The distance an object falls from rest in some length of time is
D = (1/2) (acceleration) (time)²
We know the height of the building and the time spent falling, so we can use this formula to find the acceleration of the ball:
12 m = (1/2) (acceleration) (1.75 sec)²
Multiply each side by 2:
24 m = (acceleration) (1.75 sec)²
Divide each side by (1.75 sec)² :
(24 m) / (1.75 sec)² = acceleration.
Now that we know the acceleration of the ball during the fall, we can use Newton's 2nd law of motion to calculate the net force on the ball:
F = m A
Force = (mass) (acceleration)
Force = (5.5 kg) (24 m) / (1.75 sec)²
Force = (5.5 x 24) / (1.75)² Newtons
Force = 43.1 Newtons
The thing that makes this problem so interesting is that the ball does NOT fall with the acceleration of gravity.
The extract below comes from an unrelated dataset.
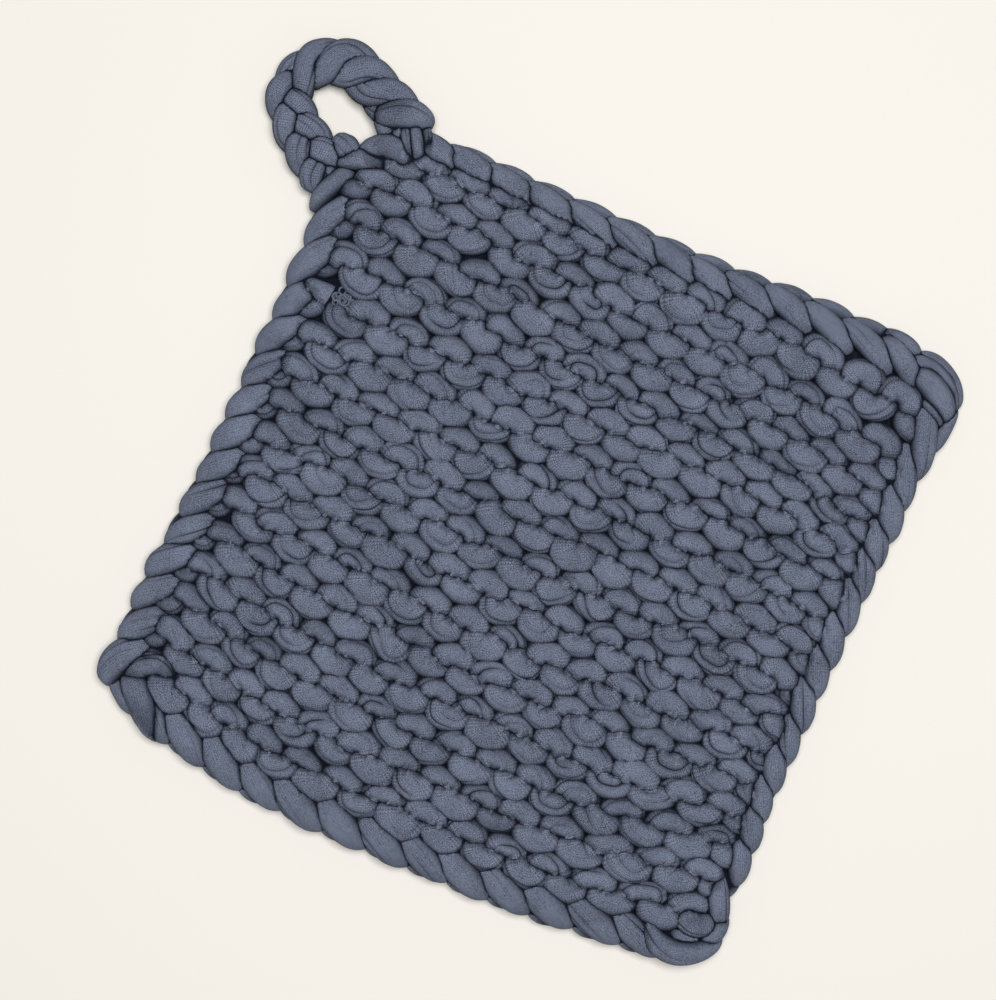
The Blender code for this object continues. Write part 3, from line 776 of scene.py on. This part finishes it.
def eased(keys, at, share=None):
    """Values between the keys at whole numbers, by the shares given or (1 - cos(pi share)) / 2."""
    low = np.clip(np.floor(at).astype(int), 0, keys.shape[-1] - 2)
    if share is None:
        share = 0.5 - 0.5 * np.cos(math.pi * np.clip(at - low, 0, 1))
    return keys[..., low] * (1 - share) + keys[..., low + 1] * share


def rows_of_knitting(ridges, heads_up, draw):
    """The yarn of one row of knitting for each ridge, from the left edge to the right edge.

    Counted in half stitches h, the yarn is at a sinker where h is even and at the head of a loop where it is
    odd. Across, it lies at h/2 + swing sin(2 pi h); up and down the fabric it eases from the sinker's line
    to the head's; and it crosses from one face to the other between them, where it is squeezed. Even steps s
    of h are gathered to s + GATHERED sin(4 pi s) / (4 pi). The lower face's ridges lie half a ridge off those
    of the upper face.
    """
    halves = 2 * STITCHES
    even = np.linspace(-ROW_END, halves + ROW_END, (halves + 1) * STATIONS)
    h = even + GATHERED * np.sin(4 * math.pi * even) / (4 * math.pi)
    head = np.arange(halves + 1) % 2 == 1
    upper = head == heads_up
    sign = -1 if heads_up else 1
    jitter = by_chance(draw, STITCH_CHANCE, (len(ridges), halves + 1))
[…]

Its acceleration is only 7.84 m/s², so it must be falling in some mysterious circumstances that really resist its downward motion. Maybe it's falling through very very very thick fog, or through molasses, or thick chicken soup. Or maybe it's hanging from a little tiny parachute, or there's a bunch of bees under it that really really do NOT want it to fall and are trying to hold it up. Maybe the ball is actually falling on Venus, where the gravitational acceleration is 8.87 m/s² and there's some more resistance due to the extra-soupy atmosphere on Venus. Whatever it is, its rate of acceleration is substantially less than Earth's 9.8 m/s².